La guitarra de Guinga pareció narrar una historia íntima, suspendida entre lo sagrado y lo prosaico. Luego llegó Picotado, una especie de fuga complejísima de intrincados meandros armónicos donde el artista invitó a la más avanzada discípula del premiado armonicista Antonio Serrano: Raquel Vega. En este tema, el virtuosismo se disfraza de juego: un laberinto de disonancias, quiebres y retornos armónicos donde la improvisación se vuelve deporte de riesgo.
Después, el Okwarteto, cuarteto de cuerdas femenino residente en Madrid, aportó un contrapunto de elegancia y frescura contemporánea: un diálogo entre el Brasil suburbano y la tradición europea que Guinga conoce tan bien. La sutileza de los arreglos permitió que el cuarteto respirara sobre el pulso del violão, revelando la profunda musicalidad orquestal que subyace en las composiciones del maestro.

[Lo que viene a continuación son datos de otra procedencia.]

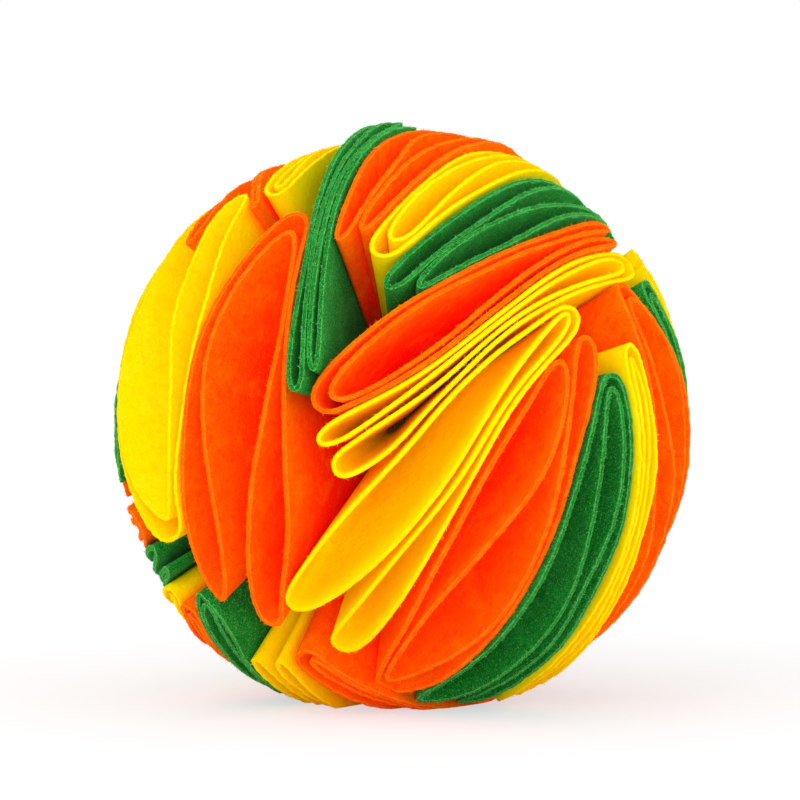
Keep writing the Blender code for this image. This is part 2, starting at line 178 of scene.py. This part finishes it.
class Rims:
    """The rims of all discs, as one list of points with their neighbours."""

    def __init__(self, loops):
        self.counts = np.array([len(loop) for loop in loops])
        starts = np.concatenate([[0], np.cumsum(self.counts)[:-1]])
        number = np.concatenate([np.arange(n) for n in self.counts])
        self.owner = np.repeat(np.arange(len(loops)), self.counts)
        start, count = starts[self.owner], self.counts[self.owner]
        self.after = start + (number + 1) % count
        self.before = start + (number - 1) % count

    def near(self, points, reach):
        """Points, and the pieces of rim within reach of them that aren't their own neighbours."""
        middles = unit(points + points[self.after])
        half = np.linalg.norm(points - middles, axis=1)
        pieces = np.linalg.norm(points[self.after] - points, axis=1)
        along = np.concatenate([[0], np.cumsum(pieces)[:-1]])
        total = np.bincount(self.owner, pieces)[self.owner]
        pairs_i, pairs_j = [], []
        for rows in np.array_split(np.arange(len(points)), BATCHES):
            dots = points[rows] @ middles.T
            i, j = np.nonzero(dots > np.cos(half + reach)[None, :])
            i = rows[i]
            far = np.abs(along[i] - along[j])
            far = np.minimum(far, total[i] - far)
            keep = (self.owner[i] != self.owner[j]) | (far > OWN_RIM * reach)
            pairs_i.append(i[keep])
            pairs_j.append(j[keep])
        return np.concatenate(pairs_i), np.concatenate(pairs_j)

    def push_apart(self, points, i, j, need):
        """One step that moves point i and piece j away from each other where they are closer than need."""
        start, end = points[j], points[self.after[j]]
        run = end - start
        share = ((points[i] - start) * run).sum(1) / np.maximum((run * run).sum(1), 1e-12)
        share = np.clip(share, 0, 1)
        away = points[i] - unit(start + share[:, None] * run)
        gap = np.linalg.norm(away, axis=1)
        close = gap < need
        share, away, gap, i, j = share[close], away[close], gap[close], i[close], j[close]
        rest = 1 - share
        amount = (need - gap) / np.maximum(gap, 1e-6) / (1 + share ** 2 + rest ** 2)
        push = PUSH_SHARE * amount[:, None] * away
        move = np.zeros_like(points)
        np.add.at(move, i, push)
        np.add.at(move, j, -push * rest[:, None])
        np.add.at(move, self.after[j], -push * share[:, None])
        size = np.linalg.norm(move, axis=1)
        cut = np.minimum(1, LONGEST_PUSH * need / np.maximum(size, 1e-9))
        return unit(points + move * cut[:, None]), int(close.sum())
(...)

El momento quizás más emotivo llegó con Marina Lledó, cantante y compositora de raíces iberoamericanas, cuya voz translúcida y precisa se entrelazó con la guitarra en Igreja da pena. Lledó, como admitió en la sobremesa, era la primera vez que cantaba los temas de Guinga en vivo, y a fe que lo hizo con una soltura admirable, dada la enjundia expresiva a la que obliga el de Madureira. Marina no imitó la cadencia brasileña: la comprendió desde su propio lugar, fundiendo jazz, canción y saudade con una naturalidad conmovedora. Fue un instante de comunión entre culturas, el tipo de alquimia que transciende géneros y fronteras.
Entre piezas, Guinga habló de la influencia de su padre, un hombre humilde y trabajador, con ese humor seco y tierno que lo caracteriza. Pero cada anécdota suya -la infancia en Madureira, las serenatas del tío, las madrugadas entre el violão y el bisturí de dentista (sí, Guinga es odontólogo)- dibujaba la figura del artista que nunca dejó de mirar el mundo con curiosidad. En su biografía se cruzan la ciencia y la poesía, lo cotidiano y lo sublime. No extraña que Hermeto Pascoal lo haya definido como “un tipo que solo aparece cada cien años”.

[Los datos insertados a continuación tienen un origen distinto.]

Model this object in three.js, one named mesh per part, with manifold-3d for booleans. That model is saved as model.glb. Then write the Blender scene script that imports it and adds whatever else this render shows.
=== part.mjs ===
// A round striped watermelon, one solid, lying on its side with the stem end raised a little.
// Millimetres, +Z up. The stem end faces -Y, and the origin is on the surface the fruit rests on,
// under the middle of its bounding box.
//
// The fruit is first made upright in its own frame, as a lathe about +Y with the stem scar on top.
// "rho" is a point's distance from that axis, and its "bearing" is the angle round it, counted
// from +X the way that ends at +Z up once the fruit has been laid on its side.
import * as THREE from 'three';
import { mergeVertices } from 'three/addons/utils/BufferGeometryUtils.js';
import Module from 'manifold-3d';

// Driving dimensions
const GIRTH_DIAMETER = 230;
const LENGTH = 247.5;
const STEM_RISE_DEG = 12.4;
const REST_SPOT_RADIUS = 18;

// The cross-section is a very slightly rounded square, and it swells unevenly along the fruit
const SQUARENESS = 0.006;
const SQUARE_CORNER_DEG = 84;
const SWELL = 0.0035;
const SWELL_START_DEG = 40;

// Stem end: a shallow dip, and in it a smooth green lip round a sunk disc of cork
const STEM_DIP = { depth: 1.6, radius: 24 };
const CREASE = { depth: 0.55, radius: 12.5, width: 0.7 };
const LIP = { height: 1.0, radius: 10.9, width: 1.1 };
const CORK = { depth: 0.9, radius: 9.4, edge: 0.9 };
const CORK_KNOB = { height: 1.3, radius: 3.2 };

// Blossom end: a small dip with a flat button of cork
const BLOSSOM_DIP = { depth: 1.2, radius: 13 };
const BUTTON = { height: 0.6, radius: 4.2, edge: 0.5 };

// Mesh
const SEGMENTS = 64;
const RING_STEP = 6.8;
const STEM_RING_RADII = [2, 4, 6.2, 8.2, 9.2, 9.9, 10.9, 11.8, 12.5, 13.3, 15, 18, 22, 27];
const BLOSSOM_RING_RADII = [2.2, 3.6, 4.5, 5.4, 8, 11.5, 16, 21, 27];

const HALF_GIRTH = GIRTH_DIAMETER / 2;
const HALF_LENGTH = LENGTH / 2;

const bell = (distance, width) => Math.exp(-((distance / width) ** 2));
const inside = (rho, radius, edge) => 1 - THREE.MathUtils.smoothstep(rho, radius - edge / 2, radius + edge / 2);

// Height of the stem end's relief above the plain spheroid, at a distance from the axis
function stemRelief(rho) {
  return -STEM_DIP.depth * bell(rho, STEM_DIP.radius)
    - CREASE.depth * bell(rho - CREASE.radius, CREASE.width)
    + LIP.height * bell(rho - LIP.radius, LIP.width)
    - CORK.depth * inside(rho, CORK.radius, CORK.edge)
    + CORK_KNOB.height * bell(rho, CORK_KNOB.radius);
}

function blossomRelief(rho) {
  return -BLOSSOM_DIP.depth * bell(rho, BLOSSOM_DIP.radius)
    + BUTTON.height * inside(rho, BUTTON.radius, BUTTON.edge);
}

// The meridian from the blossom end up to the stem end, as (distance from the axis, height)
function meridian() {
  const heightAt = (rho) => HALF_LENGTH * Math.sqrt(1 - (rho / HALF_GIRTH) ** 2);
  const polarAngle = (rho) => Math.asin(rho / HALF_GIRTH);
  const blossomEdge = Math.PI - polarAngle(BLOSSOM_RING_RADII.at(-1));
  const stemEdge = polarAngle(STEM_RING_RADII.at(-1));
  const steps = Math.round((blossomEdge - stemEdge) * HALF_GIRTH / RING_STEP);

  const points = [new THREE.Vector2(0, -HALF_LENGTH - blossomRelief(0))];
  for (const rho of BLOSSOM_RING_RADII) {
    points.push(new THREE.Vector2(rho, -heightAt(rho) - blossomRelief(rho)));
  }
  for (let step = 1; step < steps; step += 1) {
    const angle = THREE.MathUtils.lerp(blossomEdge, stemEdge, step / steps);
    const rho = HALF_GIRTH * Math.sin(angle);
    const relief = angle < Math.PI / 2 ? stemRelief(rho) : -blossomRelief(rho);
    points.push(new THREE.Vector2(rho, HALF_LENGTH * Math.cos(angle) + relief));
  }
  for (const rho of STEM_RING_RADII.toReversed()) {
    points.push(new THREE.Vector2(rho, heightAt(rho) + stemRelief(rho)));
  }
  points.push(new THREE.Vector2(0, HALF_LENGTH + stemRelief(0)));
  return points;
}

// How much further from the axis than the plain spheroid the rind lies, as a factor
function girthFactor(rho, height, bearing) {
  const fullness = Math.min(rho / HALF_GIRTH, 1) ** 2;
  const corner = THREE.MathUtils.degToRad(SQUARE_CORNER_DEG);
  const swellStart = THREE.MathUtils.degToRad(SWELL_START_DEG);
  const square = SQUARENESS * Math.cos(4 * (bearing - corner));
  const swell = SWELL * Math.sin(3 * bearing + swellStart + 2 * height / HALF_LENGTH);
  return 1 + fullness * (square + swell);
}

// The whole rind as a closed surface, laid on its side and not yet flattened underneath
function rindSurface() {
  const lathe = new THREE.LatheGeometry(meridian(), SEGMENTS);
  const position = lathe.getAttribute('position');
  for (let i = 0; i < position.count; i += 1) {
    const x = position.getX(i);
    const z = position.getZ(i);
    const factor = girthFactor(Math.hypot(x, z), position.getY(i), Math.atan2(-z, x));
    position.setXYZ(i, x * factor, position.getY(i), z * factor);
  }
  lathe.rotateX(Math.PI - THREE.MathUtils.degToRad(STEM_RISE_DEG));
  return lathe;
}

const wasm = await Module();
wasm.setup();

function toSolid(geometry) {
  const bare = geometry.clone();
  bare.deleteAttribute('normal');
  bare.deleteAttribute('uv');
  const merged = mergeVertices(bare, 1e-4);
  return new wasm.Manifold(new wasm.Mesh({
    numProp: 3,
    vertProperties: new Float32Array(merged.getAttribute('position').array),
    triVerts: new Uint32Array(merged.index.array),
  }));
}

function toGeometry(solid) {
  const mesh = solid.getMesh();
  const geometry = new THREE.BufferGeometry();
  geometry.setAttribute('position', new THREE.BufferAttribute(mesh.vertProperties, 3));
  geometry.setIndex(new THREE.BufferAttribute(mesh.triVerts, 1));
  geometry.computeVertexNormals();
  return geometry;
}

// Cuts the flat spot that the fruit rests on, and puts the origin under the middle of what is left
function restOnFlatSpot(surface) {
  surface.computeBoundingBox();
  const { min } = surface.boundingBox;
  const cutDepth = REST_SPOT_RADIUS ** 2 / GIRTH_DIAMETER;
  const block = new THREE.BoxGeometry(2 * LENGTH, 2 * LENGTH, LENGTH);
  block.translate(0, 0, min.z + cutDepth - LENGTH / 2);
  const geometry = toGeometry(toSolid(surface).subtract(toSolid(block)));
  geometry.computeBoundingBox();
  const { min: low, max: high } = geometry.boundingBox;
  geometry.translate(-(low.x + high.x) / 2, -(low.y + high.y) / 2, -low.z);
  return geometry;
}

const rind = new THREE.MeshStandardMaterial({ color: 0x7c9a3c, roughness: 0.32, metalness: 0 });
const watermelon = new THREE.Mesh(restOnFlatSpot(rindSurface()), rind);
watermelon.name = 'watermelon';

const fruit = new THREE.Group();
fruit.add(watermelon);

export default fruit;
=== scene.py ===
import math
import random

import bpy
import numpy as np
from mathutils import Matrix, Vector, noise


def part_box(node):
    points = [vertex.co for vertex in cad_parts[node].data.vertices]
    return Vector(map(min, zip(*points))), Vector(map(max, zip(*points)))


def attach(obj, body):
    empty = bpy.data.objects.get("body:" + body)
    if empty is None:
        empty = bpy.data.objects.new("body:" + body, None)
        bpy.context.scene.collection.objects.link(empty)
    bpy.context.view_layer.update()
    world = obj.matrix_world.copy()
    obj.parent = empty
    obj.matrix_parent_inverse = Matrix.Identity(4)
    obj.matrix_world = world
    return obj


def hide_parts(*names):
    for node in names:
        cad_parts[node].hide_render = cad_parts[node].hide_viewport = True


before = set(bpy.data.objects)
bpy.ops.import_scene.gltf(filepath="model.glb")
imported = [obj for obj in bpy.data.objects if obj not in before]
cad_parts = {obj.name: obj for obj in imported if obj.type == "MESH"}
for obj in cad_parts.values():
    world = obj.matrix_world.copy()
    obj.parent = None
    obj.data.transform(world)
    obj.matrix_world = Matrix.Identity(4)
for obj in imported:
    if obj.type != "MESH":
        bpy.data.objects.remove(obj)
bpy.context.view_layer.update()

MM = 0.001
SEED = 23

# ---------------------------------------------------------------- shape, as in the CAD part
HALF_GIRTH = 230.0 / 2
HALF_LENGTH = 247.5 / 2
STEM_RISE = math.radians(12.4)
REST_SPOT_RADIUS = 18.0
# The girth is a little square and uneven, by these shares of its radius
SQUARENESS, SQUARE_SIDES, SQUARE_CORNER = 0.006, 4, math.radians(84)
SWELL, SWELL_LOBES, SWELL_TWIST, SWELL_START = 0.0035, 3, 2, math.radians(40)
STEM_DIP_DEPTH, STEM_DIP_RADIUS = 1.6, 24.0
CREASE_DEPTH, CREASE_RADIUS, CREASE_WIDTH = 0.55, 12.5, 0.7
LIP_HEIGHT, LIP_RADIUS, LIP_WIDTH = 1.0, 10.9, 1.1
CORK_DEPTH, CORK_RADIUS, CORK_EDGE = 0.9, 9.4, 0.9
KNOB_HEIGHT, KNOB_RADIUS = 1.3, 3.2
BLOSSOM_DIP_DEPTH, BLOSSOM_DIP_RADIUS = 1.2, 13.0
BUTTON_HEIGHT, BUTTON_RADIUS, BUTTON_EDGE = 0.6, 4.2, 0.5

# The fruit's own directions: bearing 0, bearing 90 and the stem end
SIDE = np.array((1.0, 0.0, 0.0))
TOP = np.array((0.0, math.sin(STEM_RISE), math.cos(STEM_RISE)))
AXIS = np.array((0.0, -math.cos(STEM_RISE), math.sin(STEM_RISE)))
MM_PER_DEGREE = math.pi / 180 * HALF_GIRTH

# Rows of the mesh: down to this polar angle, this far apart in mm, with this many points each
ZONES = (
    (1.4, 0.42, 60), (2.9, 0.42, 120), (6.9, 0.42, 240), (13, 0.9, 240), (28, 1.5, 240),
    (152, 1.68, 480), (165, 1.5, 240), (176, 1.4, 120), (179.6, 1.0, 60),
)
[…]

En este sentido, a muy poco tiempo de la partida de “O Bruxo” como se le conoce en Brasil a Hermeto, Guinga le dedicó su última pieza Choro Breve N.1, un hermoso guiño a Villa-Lobos. Como recordamos al maestro en camerinos, en su primera presentación en España en 1993, en el añorado teatro del San Juan Evangelista, Hermeto Pascoal le hizo de telonero. Toda una declaración de intenciones.
Como un émulo de Vinicius de Moraes, Guinga demostró su generosidad cediendo el escenario a un alumno y amigo joven, Pedro Rosa compositor y discípulo del carioca en Europa, interpretó una composición propia, una suerte de destilación neobarroca con colores nordestinos. Mientras compartía el fuego Guinga, sentado en un peldaño del lateral del pequeño auditorio, sonreía complacido. Fue un recordatorio de que la MPB, en su mejor versión, no es solo herencia sino también transmisión.
En lo tocante a la esfera vocal de Guinga, aunque sus composiciones han sido interpretadas por gigantes desde los años 70 como Elis Regina, Chico Buarque, Leila Pinheiro o Mónica Salmaso, su voz como intérprete solista tiene un magnetismo particular. Canta con una voz casi hablada, un murmullo rasgado que acompaña la guitarra como una sombra. Esa voz, imperfecta y humana, añade una dimensión más de autenticidad a su universo sonoro. En el Berlín, su canto fue un hilo frágil que unía a los presentes en un mismo silencio. No hay en él artificio ni complacencia; hay un respeto absoluto por la música como verdad y oficio. Su obra, como escribió el periodista Mário Marques, está hecha de “los más bellos acordes del suburbio”, pero esos acordes, bajo sus dedos, se elevan a categoría universal.
En una época de creadores de contenidos musicales inanes, de vértigo digital y profundidades de palangana, el concierto de Guinga en el Café Berlín fue un acto de resistencia: la celebración de lo minucioso, lo íntimo, lo que exige escucha activa. Salimos a la noche madrileña con la sensación de haber asistido no solo a un recital, sino a una clase magistral de humanidad. Porque, como él mismo dice, “a música transcenderá a minha existência”. Y en mientras perdure nuestro recuerdo, así será.